Using the listing below, extract each line that has the word "rigid" in it.

- _Data provided_
** START **
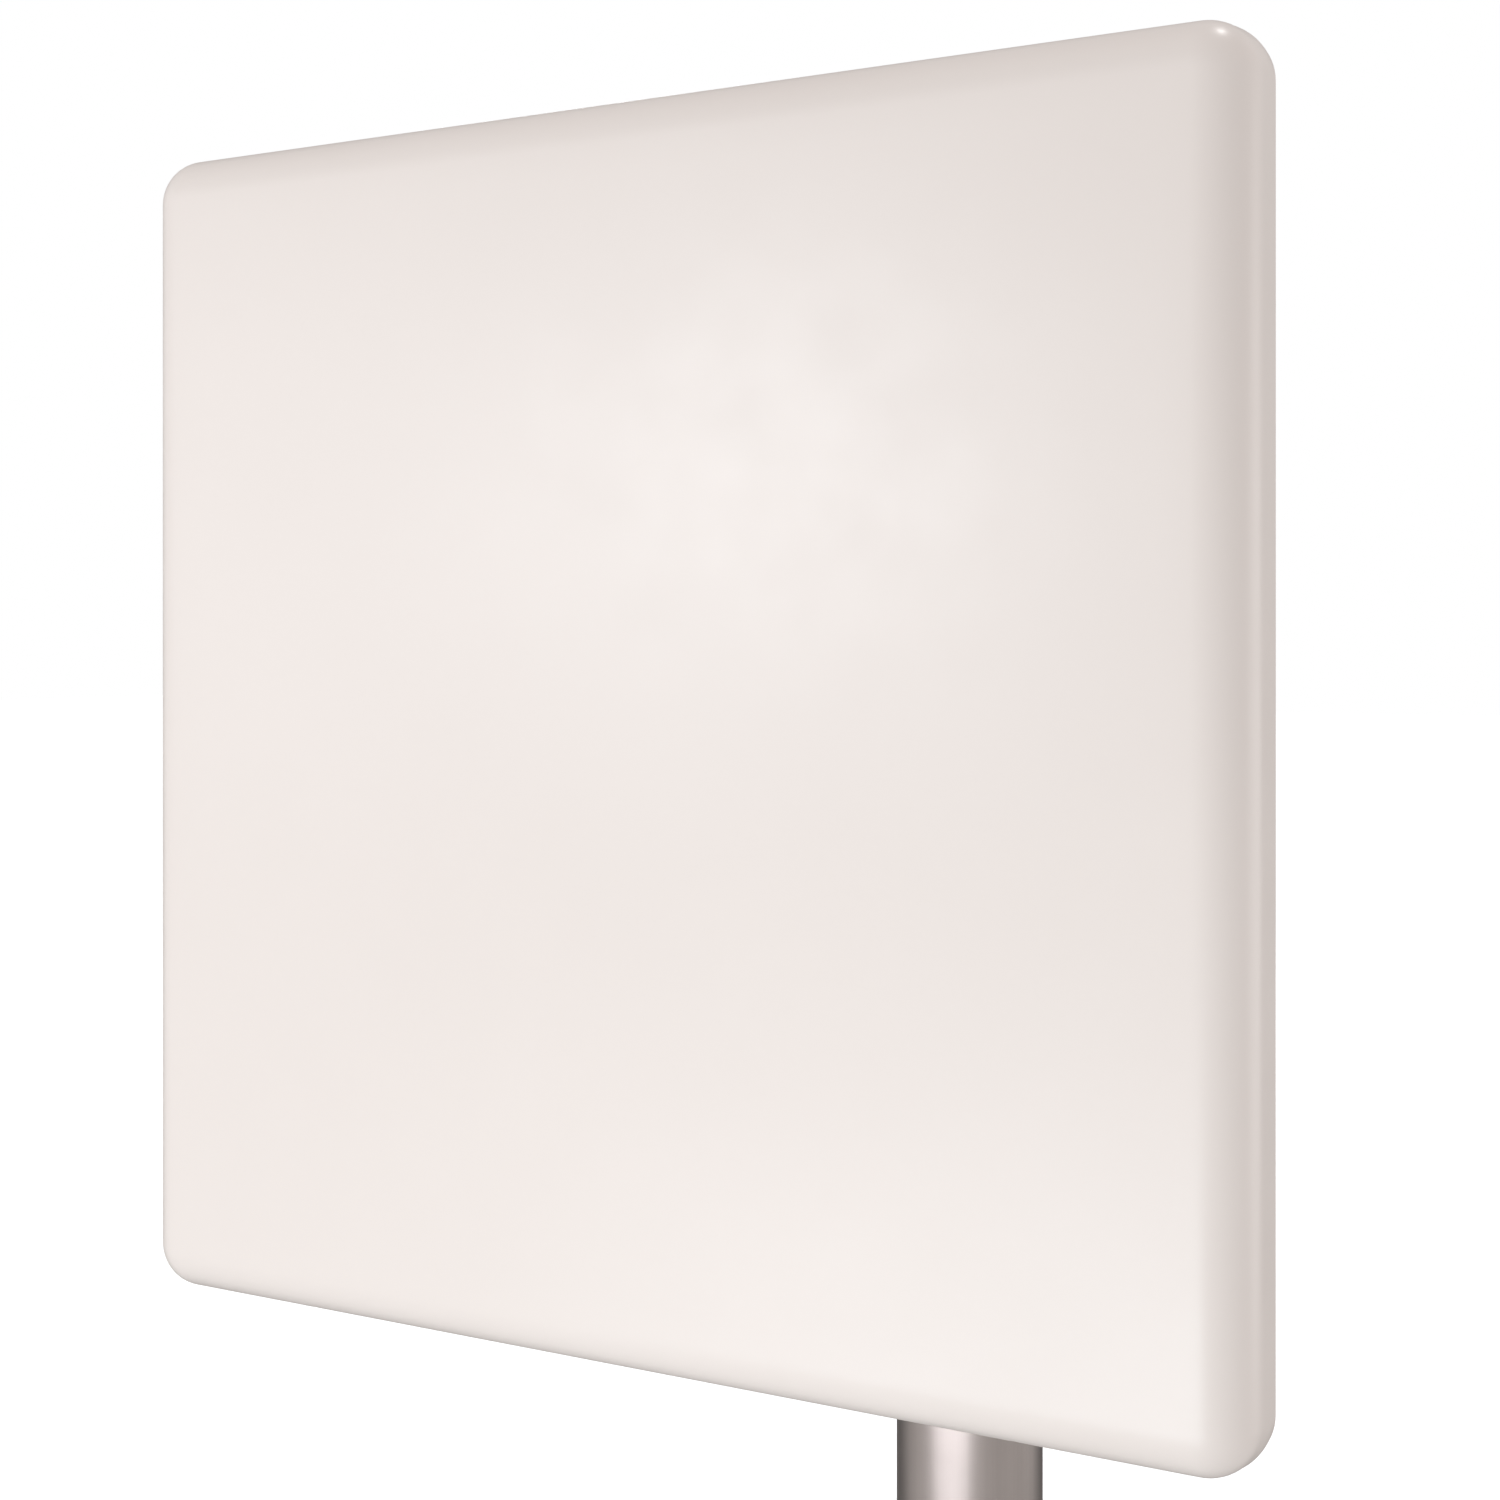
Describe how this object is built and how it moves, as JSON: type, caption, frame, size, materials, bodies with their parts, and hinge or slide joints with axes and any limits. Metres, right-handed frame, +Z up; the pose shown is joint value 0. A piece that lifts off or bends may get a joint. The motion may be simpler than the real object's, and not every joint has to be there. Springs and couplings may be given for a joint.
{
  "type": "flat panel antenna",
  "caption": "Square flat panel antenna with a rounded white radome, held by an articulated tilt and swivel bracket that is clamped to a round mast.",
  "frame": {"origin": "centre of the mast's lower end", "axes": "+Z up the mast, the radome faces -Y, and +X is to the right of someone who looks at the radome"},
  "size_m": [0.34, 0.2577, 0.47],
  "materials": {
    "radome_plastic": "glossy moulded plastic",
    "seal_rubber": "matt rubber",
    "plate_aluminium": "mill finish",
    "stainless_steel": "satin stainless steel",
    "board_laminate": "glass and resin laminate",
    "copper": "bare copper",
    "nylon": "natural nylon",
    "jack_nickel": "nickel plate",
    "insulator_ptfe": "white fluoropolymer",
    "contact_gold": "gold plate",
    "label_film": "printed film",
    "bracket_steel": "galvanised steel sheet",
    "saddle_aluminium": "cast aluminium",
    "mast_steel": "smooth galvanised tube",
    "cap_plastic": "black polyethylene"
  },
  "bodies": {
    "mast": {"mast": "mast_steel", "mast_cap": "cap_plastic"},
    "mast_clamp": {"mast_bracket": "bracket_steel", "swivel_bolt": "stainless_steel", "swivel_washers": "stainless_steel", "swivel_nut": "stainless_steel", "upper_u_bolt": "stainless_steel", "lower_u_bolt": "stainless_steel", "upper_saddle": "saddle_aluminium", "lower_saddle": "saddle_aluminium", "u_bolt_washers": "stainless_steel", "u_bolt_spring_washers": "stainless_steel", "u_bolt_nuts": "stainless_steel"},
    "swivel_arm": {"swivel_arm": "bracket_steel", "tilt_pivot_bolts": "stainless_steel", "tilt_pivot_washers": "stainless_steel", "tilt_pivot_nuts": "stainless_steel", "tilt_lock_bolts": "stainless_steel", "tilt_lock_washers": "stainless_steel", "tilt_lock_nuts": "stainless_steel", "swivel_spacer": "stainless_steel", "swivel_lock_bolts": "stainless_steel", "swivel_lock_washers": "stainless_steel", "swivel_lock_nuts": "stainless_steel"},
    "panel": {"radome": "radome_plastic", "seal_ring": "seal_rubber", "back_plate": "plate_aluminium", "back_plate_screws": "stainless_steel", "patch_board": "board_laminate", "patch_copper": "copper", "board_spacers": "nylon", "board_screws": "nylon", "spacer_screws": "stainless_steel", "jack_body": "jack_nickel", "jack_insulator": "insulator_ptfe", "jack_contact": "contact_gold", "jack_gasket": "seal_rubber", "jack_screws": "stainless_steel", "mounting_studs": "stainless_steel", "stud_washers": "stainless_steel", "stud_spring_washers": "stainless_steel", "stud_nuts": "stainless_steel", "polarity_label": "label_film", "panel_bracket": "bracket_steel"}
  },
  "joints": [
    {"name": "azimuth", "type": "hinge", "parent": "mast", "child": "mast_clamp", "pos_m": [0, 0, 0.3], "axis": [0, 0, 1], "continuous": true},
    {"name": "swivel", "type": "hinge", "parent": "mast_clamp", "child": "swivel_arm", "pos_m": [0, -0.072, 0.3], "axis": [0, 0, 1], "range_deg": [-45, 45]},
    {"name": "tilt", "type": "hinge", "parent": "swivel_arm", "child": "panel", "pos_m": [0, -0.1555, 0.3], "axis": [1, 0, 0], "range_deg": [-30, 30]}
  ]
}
** END **
** START **
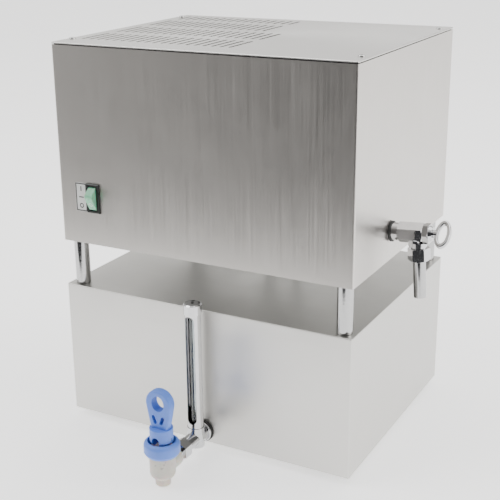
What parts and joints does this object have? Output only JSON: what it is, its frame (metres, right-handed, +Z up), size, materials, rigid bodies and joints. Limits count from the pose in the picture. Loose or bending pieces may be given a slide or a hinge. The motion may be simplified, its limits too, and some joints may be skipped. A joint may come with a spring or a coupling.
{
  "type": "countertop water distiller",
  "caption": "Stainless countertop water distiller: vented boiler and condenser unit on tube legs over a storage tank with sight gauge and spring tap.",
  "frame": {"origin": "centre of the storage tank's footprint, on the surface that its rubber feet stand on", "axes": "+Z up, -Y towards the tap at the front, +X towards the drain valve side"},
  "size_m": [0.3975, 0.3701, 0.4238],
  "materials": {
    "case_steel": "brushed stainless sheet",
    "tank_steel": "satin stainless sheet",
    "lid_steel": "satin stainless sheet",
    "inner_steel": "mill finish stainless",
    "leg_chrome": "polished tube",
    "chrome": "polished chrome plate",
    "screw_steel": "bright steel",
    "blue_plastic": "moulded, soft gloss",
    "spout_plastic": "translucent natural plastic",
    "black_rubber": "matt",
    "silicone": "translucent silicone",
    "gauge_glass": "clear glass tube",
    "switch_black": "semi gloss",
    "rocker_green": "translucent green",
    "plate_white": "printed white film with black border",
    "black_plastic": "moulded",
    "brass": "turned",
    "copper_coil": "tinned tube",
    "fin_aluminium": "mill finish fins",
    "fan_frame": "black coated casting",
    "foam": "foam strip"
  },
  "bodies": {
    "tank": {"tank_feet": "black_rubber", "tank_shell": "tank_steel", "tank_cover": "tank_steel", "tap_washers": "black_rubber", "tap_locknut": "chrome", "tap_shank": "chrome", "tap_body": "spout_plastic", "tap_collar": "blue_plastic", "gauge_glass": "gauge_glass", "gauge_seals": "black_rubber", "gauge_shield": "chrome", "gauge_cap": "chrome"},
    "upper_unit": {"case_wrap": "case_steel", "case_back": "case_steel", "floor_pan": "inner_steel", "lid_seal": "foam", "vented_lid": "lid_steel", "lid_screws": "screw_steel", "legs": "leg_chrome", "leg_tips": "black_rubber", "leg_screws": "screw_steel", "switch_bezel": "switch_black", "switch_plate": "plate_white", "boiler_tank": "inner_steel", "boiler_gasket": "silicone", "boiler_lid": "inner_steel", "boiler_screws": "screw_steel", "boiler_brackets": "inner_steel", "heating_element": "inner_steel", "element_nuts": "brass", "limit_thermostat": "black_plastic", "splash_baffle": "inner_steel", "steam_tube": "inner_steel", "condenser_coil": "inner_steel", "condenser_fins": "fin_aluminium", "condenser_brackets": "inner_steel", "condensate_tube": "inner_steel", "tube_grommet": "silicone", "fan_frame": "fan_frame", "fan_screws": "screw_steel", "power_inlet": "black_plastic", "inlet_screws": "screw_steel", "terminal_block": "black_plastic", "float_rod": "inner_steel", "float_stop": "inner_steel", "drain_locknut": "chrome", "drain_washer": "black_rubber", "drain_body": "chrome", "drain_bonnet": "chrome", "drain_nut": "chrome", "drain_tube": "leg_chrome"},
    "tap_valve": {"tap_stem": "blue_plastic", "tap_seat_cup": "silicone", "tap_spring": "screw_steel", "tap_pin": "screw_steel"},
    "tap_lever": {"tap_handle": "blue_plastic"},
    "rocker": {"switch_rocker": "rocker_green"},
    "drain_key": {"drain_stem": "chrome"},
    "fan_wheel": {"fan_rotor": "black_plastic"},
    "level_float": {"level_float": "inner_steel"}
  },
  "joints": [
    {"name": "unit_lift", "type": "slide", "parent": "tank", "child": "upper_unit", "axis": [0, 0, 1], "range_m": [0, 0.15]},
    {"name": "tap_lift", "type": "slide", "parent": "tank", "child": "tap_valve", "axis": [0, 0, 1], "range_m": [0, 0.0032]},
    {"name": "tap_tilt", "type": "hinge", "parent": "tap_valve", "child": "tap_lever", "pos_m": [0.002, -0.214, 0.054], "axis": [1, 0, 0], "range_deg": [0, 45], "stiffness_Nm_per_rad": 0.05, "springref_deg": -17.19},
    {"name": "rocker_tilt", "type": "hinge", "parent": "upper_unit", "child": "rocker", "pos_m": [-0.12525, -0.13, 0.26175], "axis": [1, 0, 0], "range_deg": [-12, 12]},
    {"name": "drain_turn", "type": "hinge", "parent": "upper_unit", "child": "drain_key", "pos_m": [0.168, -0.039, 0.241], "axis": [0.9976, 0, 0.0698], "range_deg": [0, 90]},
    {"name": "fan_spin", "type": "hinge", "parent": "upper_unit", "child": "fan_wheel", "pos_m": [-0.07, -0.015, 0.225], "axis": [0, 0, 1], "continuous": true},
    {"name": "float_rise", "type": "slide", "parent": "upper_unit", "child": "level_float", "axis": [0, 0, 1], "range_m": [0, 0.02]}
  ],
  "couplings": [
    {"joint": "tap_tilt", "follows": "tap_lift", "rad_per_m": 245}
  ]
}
** END **
** START **
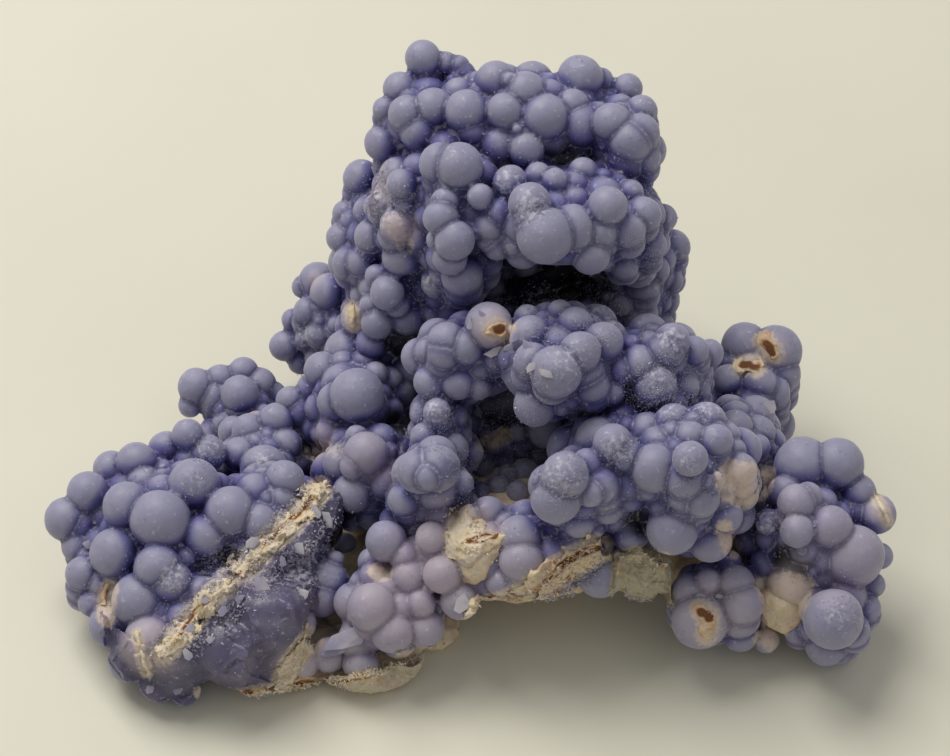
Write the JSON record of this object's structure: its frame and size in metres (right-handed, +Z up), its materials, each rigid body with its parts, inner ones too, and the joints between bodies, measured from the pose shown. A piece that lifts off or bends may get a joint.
** END **
- _Result_
What parts and joints does this object have? Output only JSON: what it is, its frame (metres, right-handed, +Z up), size, materials, rigid bodies and joints. Limits count from the pose in the picture. Loose or bending pieces may be given a slide or a hinge. The motion may be simplified, its limits too, and some joints may be skipped. A joint may come with a spring or a coupling.
Write the JSON record of this object's structure: its frame and size in metres (right-handed, +Z up), its materials, each rigid body with its parts, inner ones too, and the joints between bodies, measured from the pose shown. A piece that lifts off or bends may get a joint.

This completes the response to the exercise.